In un’intervista pubblicata qualche giorno fa sul quotidiano Kathimerini, il governatore della banca centrale greca, Yannis Stournaras, ha comunque messo in guardia il governo greco dal tornare indietro da qualsiasi impegno preso con i creditori: «Se torniamo indietro da ciò che abbiamo accettato, ora o in futuro, i mercati si arrenderanno e non saremo in grado di rifinanziare i prestiti in scadenza in modo sostenibile». Dopo la fine del programma, nonostante gli impegni di bilancio e il monitoraggio trimestrale, il primo ministro Alexis Tsipras ha promesso di migliorare la situazione delle persone più colpite dall’austerità con un sostegno sociale, e ha parlato di una possibile riduzione delle tasse per le imprese per facilitare le assunzioni.

Negli ultimi otto anni, per evitare il rischio di bancarotta e sotto la pressione dei creditori, in Grecia sono state approvate diverse misure molto pesanti: aumento delle imposte, riduzione della spesa, revisione del sistema pensionistico, riduzione dei salari pubblici tra il 10 e il 40 per cento, privatizzazione di alcuni settori. In alcuni momenti particolarmente critici, il governo greco ha anche fatto ricorso a misure emergenziali, come il controllo sui capitali imponendo limiti ai prelievi giornalieri dai conti correnti che avevano causato code e panico agli sportelli delle banche.

Attualmente la situazione economica e sociale della Grecia è piuttosto fragile. Dal 2010 a oggi ha perso un terzo del suo PIL e mezzo milione di persone è emigrato all’estero. Nello stesso periodo, il 20 per cento più povero della popolazione ha perso il 42 per cento del suo potere d’acquisto. Lo stato ha un debito di 320 miliardi di euro, pari al 180 per cento del PIL, il secondo rapporto più alto del mondo, e il tasso di disoccupazione – sebbene sia diminuito e sia attualmente intorno al 19 per cento – è tra i più alti d’Europa.
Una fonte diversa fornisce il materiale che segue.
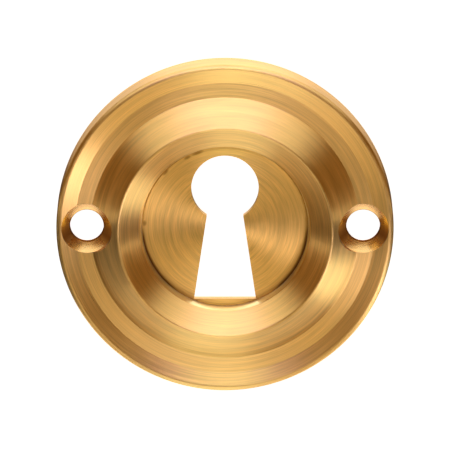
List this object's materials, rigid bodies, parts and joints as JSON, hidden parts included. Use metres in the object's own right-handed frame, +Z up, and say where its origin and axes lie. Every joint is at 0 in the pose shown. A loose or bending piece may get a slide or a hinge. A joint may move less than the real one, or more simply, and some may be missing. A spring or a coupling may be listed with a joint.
{
  "type": "keyhole escutcheon",
  "caption": "Round brass keyhole plate with a stepped rim, a raised ring round a sunk centre, countersunk screw holes and a lever-lock keyhole.",
  "frame": {"origin": "centre of the back plane, on the plate's turning axis", "axes": "+Z up along the keyhole, from its foot to its round; -Y out of the front, towards the person with the key; +Y into the door"},
  "size_m": [0.05, 0.0074, 0.05],
  "materials": {
    "brass": "unlacquered satin brass, turned, with fine brush lines that run round the axis"
  },
  "bodies": {
    "root": {"escutcheon_plate": "brass"}
  },
  "joints": []
}
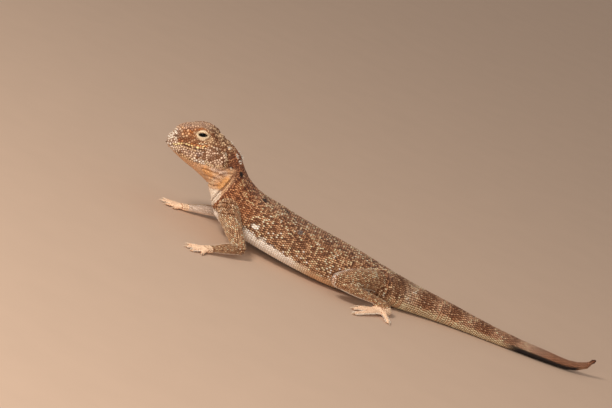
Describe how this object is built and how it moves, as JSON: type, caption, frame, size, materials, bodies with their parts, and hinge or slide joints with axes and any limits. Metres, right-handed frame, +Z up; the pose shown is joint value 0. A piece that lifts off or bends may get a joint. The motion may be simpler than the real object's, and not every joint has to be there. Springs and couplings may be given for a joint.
{
  "type": "secret toad-headed agama",
  "caption": "Still, life-size model of a sand-dwelling toad-headed agama, propped on its arms with its belly and tail on the floor.",
  "frame": {"origin": "middle of the underside of the whole lizard's box, on the floor it lies on", "axes": "+Z up from the floor, +X towards the tail, -X towards the head, -Y the lizard's left side"},
  "size_m": [0.1822, 0.0814, 0.0361],
  "materials": {
    "head_skin": "dry granular skin, sandy brown with cream and rusty grains",
    "trunk_skin": "dry keeled scales in rows, sandy brown with dark and cream grains, pale belly",
    "tail_skin": "dry keeled scales, sandy brown with darker bars, blackish end",
    "limb_skin": "dry keeled scales, sandy brown, pale below",
    "eye": "wet gloss over a dark eye"
  },
  "bodies": {
    "root": {"head": "head_skin", "left_eye": "eye", "left_foot": "limb_skin", "left_forearm": "limb_skin", "left_hand": "limb_skin", "left_shank": "limb_skin", "left_thigh": "limb_skin", "left_upper_arm": "limb_skin", "neck": "trunk_skin", "right_eye": "eye", "right_foot": "limb_skin", "right_forearm": "limb_skin", "right_hand": "limb_skin", "right_shank": "limb_skin", "right_thigh": "limb_skin", "right_upper_arm": "limb_skin", "tail_base": "tail_skin", "tail_middle": "tail_skin", "tail_tip": "tail_skin", "torso": "trunk_skin"}
  },
  "joints": []
}
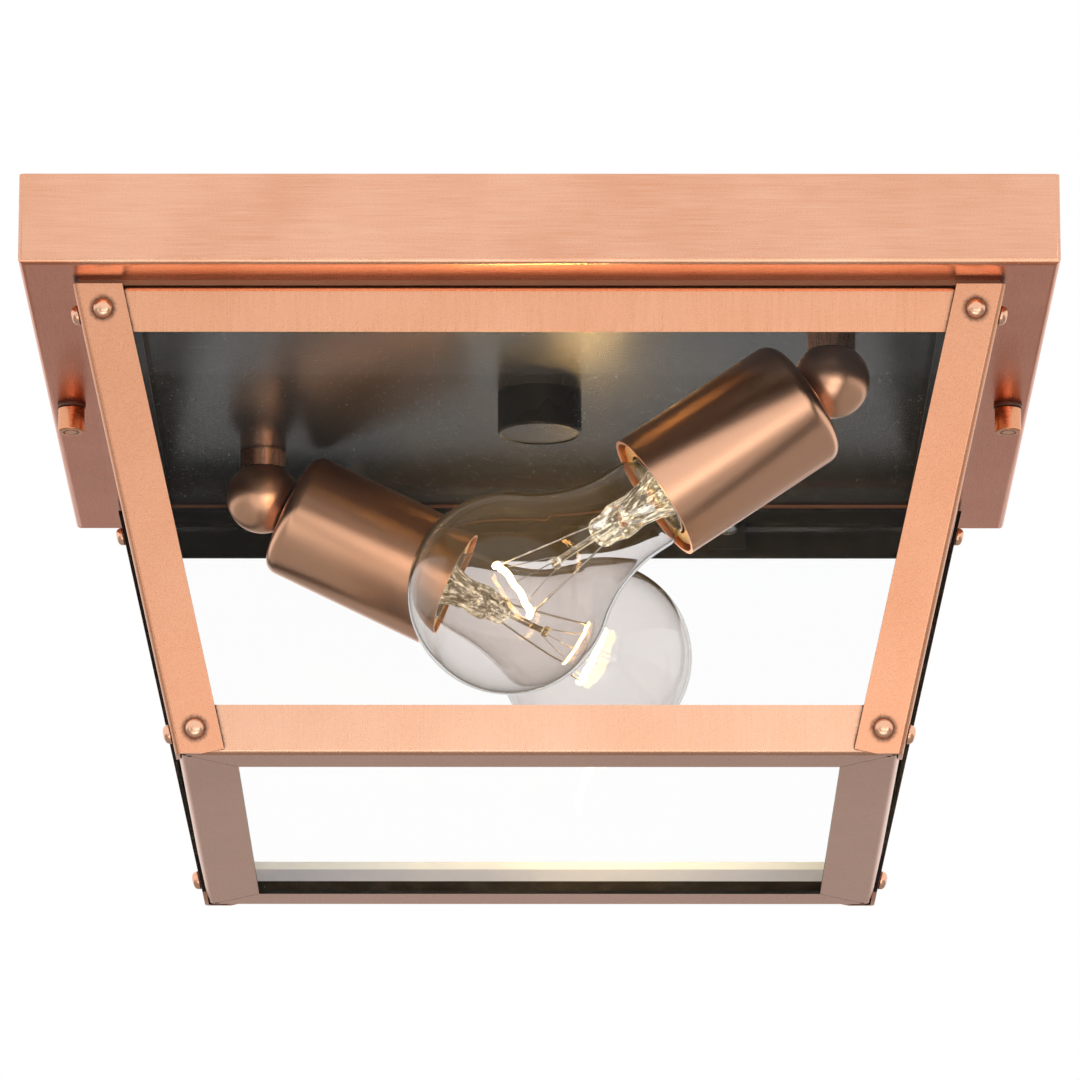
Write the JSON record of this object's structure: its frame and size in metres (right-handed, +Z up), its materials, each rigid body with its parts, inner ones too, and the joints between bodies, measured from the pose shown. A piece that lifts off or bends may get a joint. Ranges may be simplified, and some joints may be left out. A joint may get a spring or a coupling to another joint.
{
  "type": "outdoor flush mount light",
  "caption": "Square flush mount lantern with a folded canopy, a riveted cage that narrows downwards, clear panes, an open bottom and bulbs in tilting cups.",
  "frame": {"origin": "centre of the ceiling plane, between the two box screw slots of the crossbar, on the crossbar's top face", "axes": "+Z up into the ceiling, +X to the right along the crossbar, +Y away from the viewer; the light hangs down to negative Z"},
  "size_m": [0.3, 0.3, 0.161],
  "materials": {
    "copper": "brushed copper, slightly antiqued",
    "dark_plate": "glossy dark grey",
    "black_cap": "glossy black",
    "zinc_steel": "zinc plated",
    "ground_green": "green lacquer",
    "gasket": "matt",
    "washer": "matt",
    "pane": "clear",
    "porcelain": "glazed",
    "brass": "bright",
    "bulb_glass": "clear",
    "bulb_cap": "bright",
    "black_glass": "gloss",
    "stem_glass": "clear",
    "filament_wire": "drawn"
  },
  "bodies": {
    "canopy_and_cage": {"crossbar": "zinc_steel", "crossbar_studs": "zinc_steel", "stud_nuts": "zinc_steel", "ground_screw": "ground_green", "centre_nipple": "zinc_steel", "centre_nuts": "zinc_steel", "canopy": "copper", "socket_plate": "dark_plate", "centre_cap": "black_cap", "cage_gasket": "gasket", "cage_screws": "zinc_steel", "cage_nuts": "zinc_steel", "top_rail_front": "copper", "top_rail_right": "copper", "top_rail_back": "copper", "top_rail_left": "copper", "bottom_rail_front": "copper", "bottom_rail_right": "copper", "bottom_rail_back": "copper", "bottom_rail_left": "copper", "corner_post_front_right": "copper", "corner_post_back_right": "copper", "corner_post_back_left": "copper", "corner_post_front_left": "copper", "glass_front": "pane", "glass_right": "pane", "glass_back": "pane", "glass_left": "pane", "glass_clips": "zinc_steel", "rivets": "copper", "arm_collars": "copper", "arm_nipples": "zinc_steel", "arm_nuts": "zinc_steel", "swivel_nuts": "zinc_steel"},
    "lamp_left": {"swivel_ball_left": "copper", "cup_nipple_left": "zinc_steel", "socket_cup_left": "copper", "lampholder_left": "porcelain", "screw_shell_left": "brass", "centre_contact_left": "brass"},
    "bulb_left": {"bulb_glass_left": "bulb_glass", "bulb_base_left": "bulb_cap", "bulb_insulator_left": "black_glass", "bulb_stem_left": "stem_glass", "filament_left": "filament_wire"},
    "washer_left": {"knob_washer_left": "washer"},
    "knob_left": {"knob_left": "copper"},
    "lamp_right": {"swivel_ball_right": "copper", "cup_nipple_right": "zinc_steel", "socket_cup_right": "copper", "lampholder_right": "porcelain", "screw_shell_right": "brass", "centre_contact_right": "brass"},
    "bulb_right": {"bulb_glass_right": "bulb_glass", "bulb_base_right": "bulb_cap", "bulb_insulator_right": "black_glass", "bulb_stem_right": "stem_glass", "filament_right": "filament_wire"},
    "washer_right": {"knob_washer_right": "washer"},
    "knob_right": {"knob_right": "copper"}
  },
  "joints": [
    {"name": "lamp_tilt_left", "type": "hinge", "parent": "canopy_and_cage", "child": "lamp_left", "pos_m": [-0.0868, 0.0671, -0.03853], "axis": [-0.0262, 0.9997, 0], "range_deg": [-3, 14]},
    {"name": "bulb_release_left", "type": "slide", "parent": "lamp_left", "child": "bulb_left", "axis": [0.8985, 0.0235, -0.4384], "range_m": [0, 0.028]},
    {"name": "knob_travel_left", "type": "slide", "parent": "canopy_and_cage", "child": "washer_left", "axis": [0, 0, -1], "range_m": [0, 0.0048]},
    {"name": "knob_turn_left", "type": "hinge", "parent": "washer_left", "child": "knob_left", "pos_m": [-0.143, 0, -0.032], "axis": [0, 0, -1], "range_deg": [0, 2160]},
    {"name": "lamp_tilt_right", "type": "hinge", "parent": "canopy_and_cage", "child": "lamp_right", "pos_m": [0.0868, -0.0671, -0.03853], "axis": [0.0262, -0.9997, 0], "range_deg": [-11.5, 5.5]},
    {"name": "bulb_release_right", "type": "slide", "parent": "lamp_right", "child": "bulb_right", "axis": [-0.8238, -0.0216, -0.5664], "range_m": [0, 0.028]},
    {"name": "knob_travel_right", "type": "slide", "parent": "canopy_and_cage", "child": "washer_right", "axis": [0, 0, -1], "range_m": [0, 0.0048]},
    {"name": "knob_turn_right", "type": "hinge", "parent": "washer_right", "child": "knob_right", "pos_m": [0.143, 0, -0.032], "axis": [0, 0, -1], "range_deg": [0, 2160]}
  ],
  "couplings": [
    {"joint": "knob_turn_left", "follows": "knob_travel_left", "rad_per_m": 7854},
    {"joint": "knob_turn_right", "follows": "knob_travel_right", "rad_per_m": 7854}
  ]
}
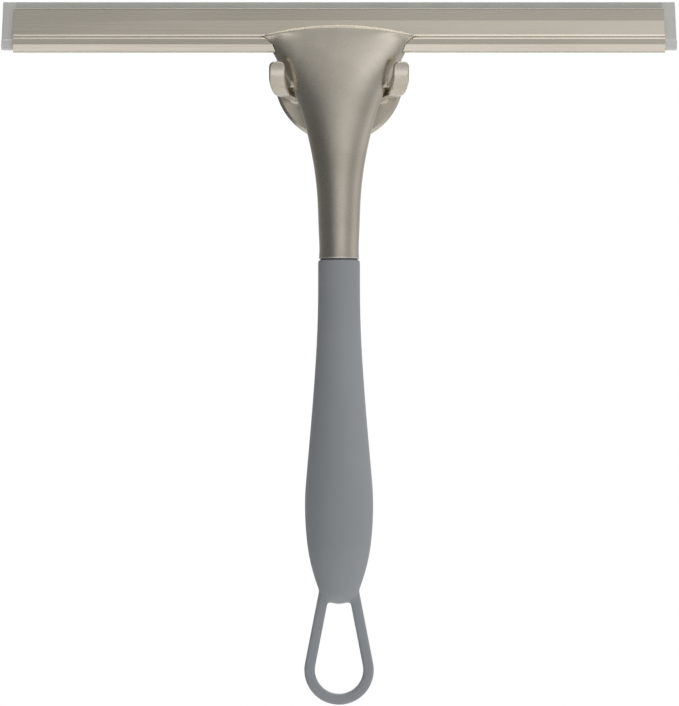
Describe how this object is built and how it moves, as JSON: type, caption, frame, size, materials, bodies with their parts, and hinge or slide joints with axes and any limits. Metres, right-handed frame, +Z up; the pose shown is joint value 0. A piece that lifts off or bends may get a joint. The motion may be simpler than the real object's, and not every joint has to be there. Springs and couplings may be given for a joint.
{
  "type": "window squeegee",
  "caption": "Window squeegee: a rubber blade in a metal channel on a flared head, with a soft grip and hanging loop, held by a two-pronged suction wall hook.",
  "frame": {"origin": "centre of the suction cup's face on the wall", "axes": "+Y into the wall, +Z up along the handle towards the blade, X along the blade"},
  "size_m": [0.305, 0.0455, 0.3187],
  "materials": {
    "suction_cup": "clear soft vinyl",
    "cup_stud": "zinc-plated thread",
    "pressure_ring": "matt moulded",
    "hook_disc": "satin nickel plate",
    "stud_washer": "zinc-plated",
    "stud_nut": "zinc-plated",
    "left_prong": "satin nickel plate",
    "right_prong": "satin nickel plate",
    "prong_screws": "zinc-plated",
    "head": "satin nickel plated casting",
    "blade_channel": "satin nickel extrusion",
    "clamp_screws": "black oxide",
    "handle_core": "matt moulded",
    "neck_stud": "plain thread",
    "soft_grip": "soft-touch blue-grey",
    "hanging_loop": "soft-touch blue-grey",
    "loop_pin": "plain",
    "rubber_blade": "translucent silicone"
  },
  "bodies": {
    "wall_hook": {"suction_cup": "suction_cup", "cup_stud": "cup_stud", "pressure_ring": "pressure_ring", "hook_disc": "hook_disc", "stud_washer": "stud_washer", "stud_nut": "stud_nut", "left_prong": "left_prong", "right_prong": "right_prong", "prong_screws": "prong_screws"},
    "squeegee": {"head": "head", "blade_channel": "blade_channel", "clamp_screws": "clamp_screws", "handle_core": "handle_core", "neck_stud": "neck_stud", "soft_grip": "soft_grip", "hanging_loop": "hanging_loop", "loop_pin": "loop_pin"},
    "blade": {"rubber_blade": "rubber_blade"}
  },
  "joints": [
    {"name": "squeegee_lift_off", "type": "slide", "parent": "wall_hook", "child": "squeegee", "axis": [0, 0, 1], "range_m": [0, 0.33]},
    {"name": "blade_slide", "type": "slide", "parent": "squeegee", "child": "blade", "axis": [1, 0, 0], "range_m": [-0.3, 0.3]}
  ]
}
Gli stipendi medi sono diminuiti e la riduzione dei redditi dei lavoratori e delle lavoratrici ha portato all’impoverimento delle famiglie. Sono aumentati i problemi abitativi e i bisogni legati allo stato di salute, che riguardano quasi una persona su quattro. Con la crisi, la Grecia ha perso un quarto della propria ricchezza.